The local NIL collectives are aware of the discrepancy. Champions Circle expanded to all U-M varsity sports when it launched its public membership program in April, and Hail! Impact is working with all U-M teams as well.
Increasing the number of women in leadership positions may help equity stay in the consciousness of NIL collectives, too. Anna Britnell, of Champions Circle, hopes to create that pipeline by having conversations with female students about working in the NIL space as a woman.
“My goal is to provide leadership and show them that you can work in a male-dominated profession and be successful,” Britnell says.
WHERE IS THE MONEY GOING?
NIL opportunities have started to hold significant sway as a recruiting tool, but some athletic departments are suffering as donors use their purchasing power in novel ways.
For decades, student-athletes weren’t allowed to make money off of endorsements, with the NCAA citing the amateur nature of collegiate sports as the rationale.
Once those deals were permitted, the game changed. Collectives are not allowed to be involved in the recruitment process, and athletic departments cannot promise specific compensation or deals in exchange for a prospective student-athlete’s commitment to their school. But coaches can discuss the NIL opportunities that are generally available to student athletes at their universities — and those opportunities are now influencing athletes’ choices about where to attend college.
“It certainly has impacted recruiting,” Chrissi Rawak says. “For us, it’s been challenging because of who we are, the resources we have, and what we offer to our student athletes. We win more than we lose in those ways. But we’re going to have to stay focused in making sure we recruit kids that value the things we value.”
Athletic departments end up in a bind because they don’t have control over the quantity or quality of the NIL opportunities available to their recruits. They’re often dependent on donors choosing to invest in local NIL collectives to increase the opportunities available to student athletes. But more donations to NIL collectives can mean that the athletic departments lose out on direct fundraising dollars themselves.

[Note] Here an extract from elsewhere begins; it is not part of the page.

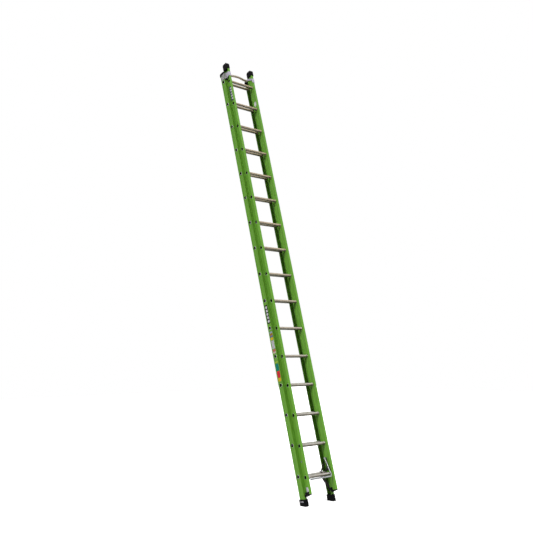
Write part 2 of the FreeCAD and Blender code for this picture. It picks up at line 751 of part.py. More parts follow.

Rawak says that some of her athletic director colleagues at other schools had to pause facility projects they were fundraising for because donors diverted their money toward NIL.
“We didn’t realize that we would need individual donor money to essentially drive NIL to start,” Rawak says. “In my mind, it was and needs to be primarily businesses and business connections. But that’s not the bulk of it at this moment in time.”
“A donor who might have traditionally given to an athletic department to support programs now has more choice,” Babiak says. “Maybe they think, ‘Oh, my money might be better spent to directly support and impact athletes if I donate through a collective.’ There’s tension around these resource shifts, for sure.”
Britnell says the situation requires learning “how to survive together.” She points to Champions Circle’s launch event in New York, which entailed partnering with the U-M Alumni Association to bring several New York-based donors to the kickoff. Or when Champions Circle student-athletes played at some local alumni groups’ golf tournaments in the past.
“It’s one pie of money, and now there’s a new person taking a slice,” Britnell says. “So what does that look like? Nobody knows yet, but ultimately, we’re all for the same mission: How do we attract the best to U-M?”